= Ben Fielding =

Australian worship songwriter

Ben Fielding is an Australian contemporary Christian music and worship songwriter, and one of several worship leaders emerging from the Hillsong Church Worship team. He has written numerous globally sung worship songs, including Grammy- and Dove Award-winning works, and has collaborated with international artists like Chris Tomlin and Brandon Lake.

== Early life and education ==
Fielding grew up in Melbourne, Australia, where he became involved in church music from a young age. He later became part of Hillsong Church’s worship ministry in Sydney.

== Career ==

=== Hillsong Worship and shaping global worship ===

The 2017 book, The Hillsong Movement Examined, by Tanya Riches and Tom Wagner, describes Hillsong Church as "one of the most influential authors of evangelical worship", as music written by their worship team has been sung in churches internationally over the past three decades. Among the contributors to Hillsong’s global influence in worship music is Fielding, whose songwriting has helped shape the sound of contemporary Christian worship. As noted by theologian Lester Ruth, Hillsong's music — including Fielding’s work — has become a “sonic global brand” of evangelical Christianity, unifying diverse denominations through accessible and theologically resonant lyrics.

Fielding has written over 200 published worship songs throughout his career.

Fielding co-wrote the song "Mighty to Save" with Reuben Morgan. It won the Worship Song of the Year award at the 40th GMA Dove Awards and was also nominated for Song of the Year.
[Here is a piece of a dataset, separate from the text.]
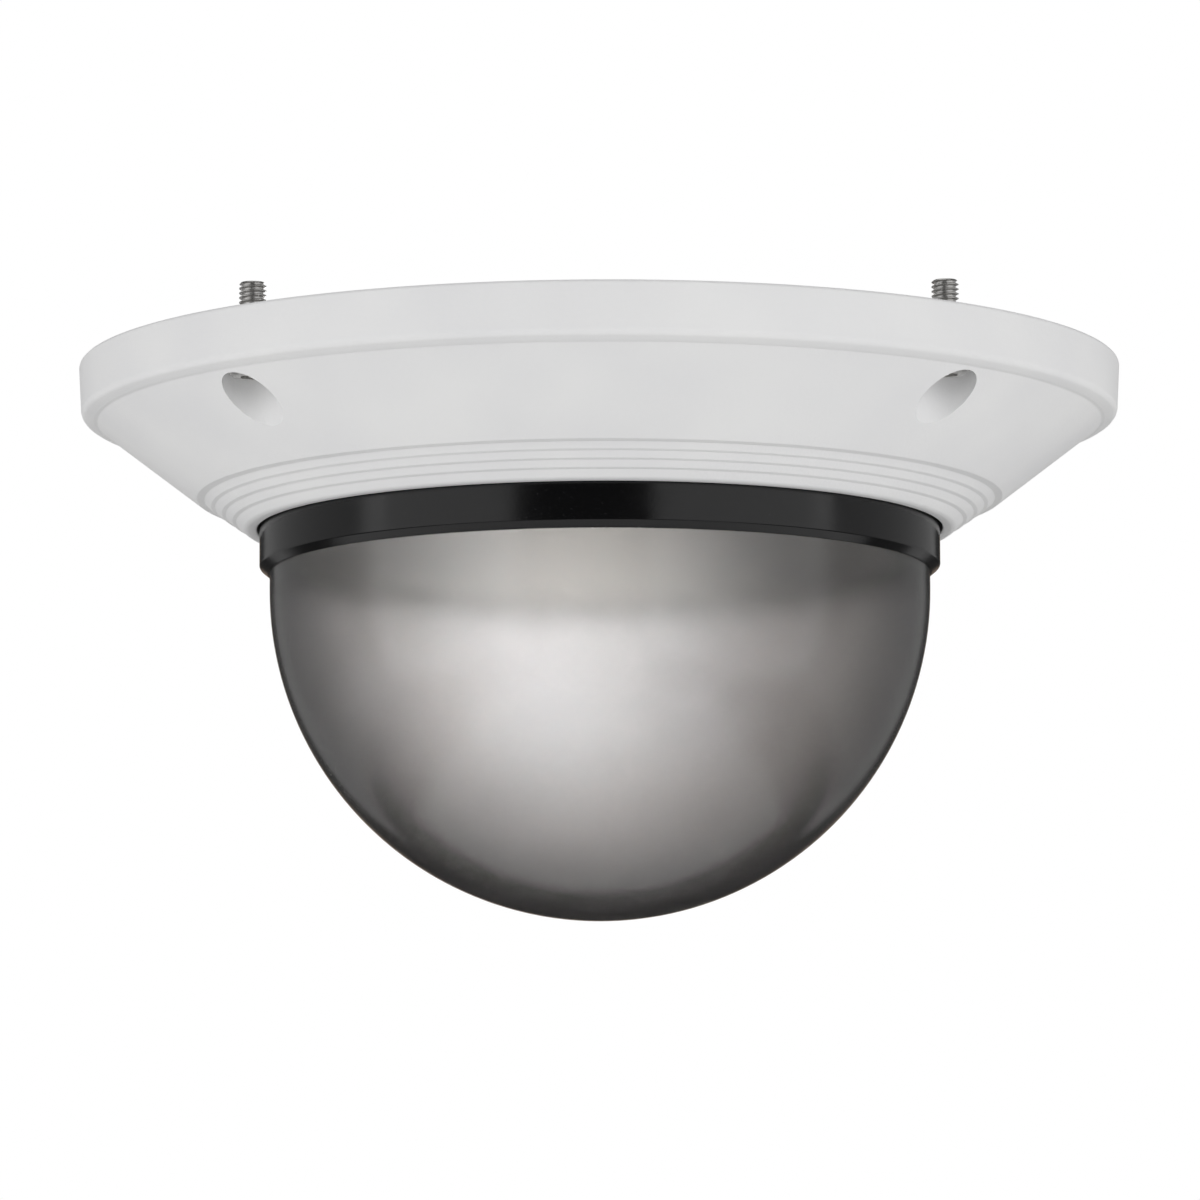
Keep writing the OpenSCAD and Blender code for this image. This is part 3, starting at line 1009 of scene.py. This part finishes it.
# %% Soft boxes
def softbox(name, azimuth, distance, height, size, radiance):
    """A square-cornered soft box that faces the object. Azimuth 0 is towards the camera."""
    data = bpy.data.lights.new(name, "AREA")
    data.shape = "RECTANGLE"
    data.size, data.size_y = size
    data.energy = radiance * math.pi * size[0] * size[1]
    light = bpy.data.objects.new(name, data)
    bpy.context.scene.collection.objects.link(light)
    turn_by = math.radians(azimuth)
    light.location = (distance * math.sin(turn_by), -distance * math.cos(turn_by), height)
    aim = Vector((0, 0, -0.03)) - light.location
    light.rotation_euler = aim.to_track_quat("-Z", "Y").to_euler()
    light.visible_camera = False
    light.visible_transmission = False
    return light


softbox("softbox_left", -56, 1.0, -0.1, (1.10, 0.9), 0.72)
softbox("softbox_right", 50, 1.0, -0.1, (1.30, 0.9), 0.72)
softbox("side_panel_left", -115, 1.0, -0.1, (1.7, 0.9), 0.30)
softbox("side_panel_right", 115, 1.0, -0.1, (1.7, 0.9), 0.30)
softbox("top_light", 180, 0.5, 1.2, (0.8, 0.8), 1.0)
softbox("low_light", 0, 0.001, -0.58, (1.0, 1.0), 0.5)
for name, azimuth in (("key_left", -50), ("key_right", 50)):
    softbox(name, azimuth, 1.0, 0.05, (0.9, 0.9), 1.2).visible_glossy = False
print("lights so far:", len(bpy.data.lights))

# %% [markdown]
# The liner's inside shows through the dome's neck as a soft pale band. A narrow spot from above
# and in front shines down the open rear and lights just that side of the liner.


# %% Spot into the rear mouth
def mouth_spot(place, aim_at, half_angle, power):
    """A narrow spot that shines down the rear mouth onto the far side of the liner."""
    data = bpy.data.lights.new("mouth_spot", "SPOT")
    data.energy = power
    data.spot_size = math.radians(2 * half_angle)
    data.spot_blend = 1.0
    data.shadow_soft_size = 0.01
    light = bpy.data.objects.new("mouth_spot", data)
    bpy.context.scene.collection.objects.link(light)
    light.location = place
    aim = Vector(aim_at) - light.location
    light.rotation_euler = aim.to_track_quat("-Z", "Y").to_euler()
    light.visible_glossy = False
    light.visible_transmission = False


SPOT_AT = (-0.009, -0.25, 0.35)
SPOT_AIM = (-0.004, 0.044, -0.065)
SPOT_HALF_ANGLE = 4.4
SPOT_POWER = 86.0
mouth_spot(SPOT_AT, SPOT_AIM, SPOT_HALF_ANGLE, SPOT_POWER)
print("spot power:", SPOT_POWER, "W")

# %% [markdown]
# The air round the object is white to the camera, a soft grey fill to matt surfaces, and nearly
# dark to mirrors and to what is seen through the dome. The light path node tells them apart.

# %% Studio air
FILL_LIGHT = 0.29
DARK_ROOM = 0.03

world = bpy.data.worlds.new("studio_air")
bpy.context.scene.world = world
world.use_nodes = True
air = world.node_tree
air.nodes.clear()
rays = add(air, "LightPath").outputs
seen = add(air, "Background", {"Color": (1, 1, 1, 1), "Strength": 1.0}).outputs[0]
fill = add(air, "Background", {"Color": (1, 1, 1, 1), "Strength": FILL_LIGHT}).outputs[0]
dark = add(air, "Background", {"Color": (1, 1, 1, 1), "Strength": DARK_ROOM}).outputs[0]
lit = add(air, "MixShader", {0: rays["Is Diffuse Ray"], 1: dark, 2: fill}).outputs[0]
both = add(air, "MixShader", {0: rays["Is Camera Ray"], 1: lit, 2: seen}).outputs[0]
add(air, "OutputWorld", {"Surface": both})
bpy.context.scene.view_settings.view_transform = "Standard"
print("fill", FILL_LIGHT, "dark", DARK_ROOM)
In 2014, Fielding co-wrote the worship song "This I Believe (The Creed)," a musical adaptation of the Apostles' Creed, at the request of John Dickson, director of the Centre for Public Christianity, who wanted a modern expression of a foundational Christian statement to inspire unity across denominations. The song combines a second-person address in the verses with a chorus that affirms belief in the triune God, reflecting mainstream Protestant liturgy and transmitting centuries of Christian theology in a form accessible to contemporary congregations. Fielding emphasized the importance of the song's "translatability" in shaping its structure and lyrical approach, with the intent to create a unifying worship anthem that could be adopted globally across different languages and traditions.

In 2016, he co-wrote "What a Beautiful Name" with Brooke Ligertwood. The song won the 2018 Grammy Award for Best Contemporary Christian Music Performance/Song and Song of the Year at the 2017 Dove Awards.
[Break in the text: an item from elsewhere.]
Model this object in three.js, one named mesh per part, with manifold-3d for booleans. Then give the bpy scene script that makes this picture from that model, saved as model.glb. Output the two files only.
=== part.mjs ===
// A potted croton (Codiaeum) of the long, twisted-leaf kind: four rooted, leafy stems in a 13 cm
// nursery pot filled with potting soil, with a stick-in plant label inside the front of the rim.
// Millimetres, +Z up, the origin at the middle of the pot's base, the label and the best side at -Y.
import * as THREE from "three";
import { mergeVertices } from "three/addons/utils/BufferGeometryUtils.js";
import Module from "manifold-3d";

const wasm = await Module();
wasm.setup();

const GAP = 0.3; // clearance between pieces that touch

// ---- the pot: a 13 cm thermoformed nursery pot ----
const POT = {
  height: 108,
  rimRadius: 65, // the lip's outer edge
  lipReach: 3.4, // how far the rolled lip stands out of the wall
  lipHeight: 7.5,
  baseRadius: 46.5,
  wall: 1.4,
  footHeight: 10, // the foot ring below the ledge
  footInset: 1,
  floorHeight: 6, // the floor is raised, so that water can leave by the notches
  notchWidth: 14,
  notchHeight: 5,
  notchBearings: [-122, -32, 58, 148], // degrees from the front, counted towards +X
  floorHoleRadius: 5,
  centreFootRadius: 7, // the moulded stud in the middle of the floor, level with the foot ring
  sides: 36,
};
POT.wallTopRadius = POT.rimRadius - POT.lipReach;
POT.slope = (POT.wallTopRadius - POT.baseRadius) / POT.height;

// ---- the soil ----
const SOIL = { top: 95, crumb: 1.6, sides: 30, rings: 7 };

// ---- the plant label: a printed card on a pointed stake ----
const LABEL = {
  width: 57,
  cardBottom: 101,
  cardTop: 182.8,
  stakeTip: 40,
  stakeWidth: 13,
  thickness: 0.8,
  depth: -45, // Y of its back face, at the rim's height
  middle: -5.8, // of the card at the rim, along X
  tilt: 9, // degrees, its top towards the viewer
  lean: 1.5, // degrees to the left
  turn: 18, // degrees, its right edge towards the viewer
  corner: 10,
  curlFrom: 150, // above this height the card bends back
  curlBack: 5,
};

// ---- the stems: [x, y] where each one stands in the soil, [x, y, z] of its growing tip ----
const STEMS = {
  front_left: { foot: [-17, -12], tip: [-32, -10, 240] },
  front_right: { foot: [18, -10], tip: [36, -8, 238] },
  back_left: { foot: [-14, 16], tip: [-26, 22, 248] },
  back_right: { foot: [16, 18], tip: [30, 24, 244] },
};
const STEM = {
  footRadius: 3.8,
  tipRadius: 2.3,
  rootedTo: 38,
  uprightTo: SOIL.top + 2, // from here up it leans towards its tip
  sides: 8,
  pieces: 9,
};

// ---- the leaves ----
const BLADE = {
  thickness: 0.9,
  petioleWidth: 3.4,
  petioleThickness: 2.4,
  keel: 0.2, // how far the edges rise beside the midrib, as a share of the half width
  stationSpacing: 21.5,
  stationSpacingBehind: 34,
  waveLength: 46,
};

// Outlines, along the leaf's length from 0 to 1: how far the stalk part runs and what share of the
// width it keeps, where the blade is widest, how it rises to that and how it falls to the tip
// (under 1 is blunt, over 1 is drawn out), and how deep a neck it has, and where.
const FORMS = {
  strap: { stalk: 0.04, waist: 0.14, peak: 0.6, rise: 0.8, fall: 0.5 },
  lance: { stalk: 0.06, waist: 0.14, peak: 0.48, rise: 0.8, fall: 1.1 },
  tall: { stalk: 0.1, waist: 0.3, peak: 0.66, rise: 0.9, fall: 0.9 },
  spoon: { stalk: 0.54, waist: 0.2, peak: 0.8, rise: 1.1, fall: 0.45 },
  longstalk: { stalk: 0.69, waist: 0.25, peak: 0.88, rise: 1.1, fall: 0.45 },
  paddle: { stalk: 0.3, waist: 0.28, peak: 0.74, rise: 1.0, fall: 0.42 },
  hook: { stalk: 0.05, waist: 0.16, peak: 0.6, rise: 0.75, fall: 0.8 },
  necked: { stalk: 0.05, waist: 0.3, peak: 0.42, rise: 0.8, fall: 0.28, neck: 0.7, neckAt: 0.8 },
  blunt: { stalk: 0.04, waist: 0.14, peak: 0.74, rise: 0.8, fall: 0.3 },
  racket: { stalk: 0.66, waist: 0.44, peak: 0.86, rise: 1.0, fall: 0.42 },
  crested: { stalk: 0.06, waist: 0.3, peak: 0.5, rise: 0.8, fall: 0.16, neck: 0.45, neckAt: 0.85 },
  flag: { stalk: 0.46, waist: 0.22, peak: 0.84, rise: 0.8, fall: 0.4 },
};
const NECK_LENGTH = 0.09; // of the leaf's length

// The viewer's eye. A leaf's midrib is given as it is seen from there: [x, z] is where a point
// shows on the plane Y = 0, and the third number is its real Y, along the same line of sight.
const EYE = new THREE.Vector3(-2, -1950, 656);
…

Fielding co-wrote "Who You Say I Am" with Morgan, which won the 2019 Dove Award for Worship Song of the Year.

=== Independent projects and collaborations ===
In 2025, Fielding co-wrote and released The First Hymn with Chris Tomlin, a contemporary worship adaptation of the Oxyrhynchus Hymn—the oldest known Christian hymn with both lyrics and musical notation, dating back to the 3rd century. The song is featured prominently in the feature-length documentary The First Hymn, directed by Australian historian John Dickson, which traces the ancient melody’s journey from its desert origins to its modern revival. The film culminates in a live concert performance of the newly arranged hymn. The song was released globally on 11 April 2025.

Fielding is a member of CXMMXNS, a collective of worship leaders and songwriters exploring the intersection of music, theology, and community. The movement was highlighted in a 2024 Relevant Magazine feature on the evolving global worship landscape.

In 2023, Fielding co-wrote the song "Praise You Anywhere" with Brandon Lake.

=== Appearances and speaking engagements ===
Fielding was a featured speaker at the 2025 WOR/TH Worship Conference in Sydney, hosted by Matt Redman, which also included artists such as Darlene Zschech, and CityAlight.

He has also contributed to academic conversations around modern worship songwriting, including participation in the 2023 Worship Leader Research colloquium exploring integrated songwriting networks.

In 2026, Fielding was part of the lineup for OneSydney: Together in Christ, a large-scale worship event held at the Sydney Opera House that brought together Christians from multiple denominations for a night of prayer, unity and music. The event featured both Australian and international artists, including Dami Im, Stan Walker, Matt Maher, Reuben Morgan and the St Andrew’s Cathedral Choir, alongside Fielding in both matinee and evening concerts.

== Legacy and influence ==
According to CCLI, songs co-written by Fielding have consistently ranked in the top 10 most-used worship songs across churches worldwide.

Fielding’s contributions have been the subject of theological analysis and worship studies, including academic work by Daniel Thornton, who notes Fielding’s influence on the “ecclesial and cultural embeddedness” of contemporary worship.

The story behind Fielding’s most well-known composition, "What a Beautiful Name", was profiled in Premier Christianity, exploring its theological depth and worship resonance.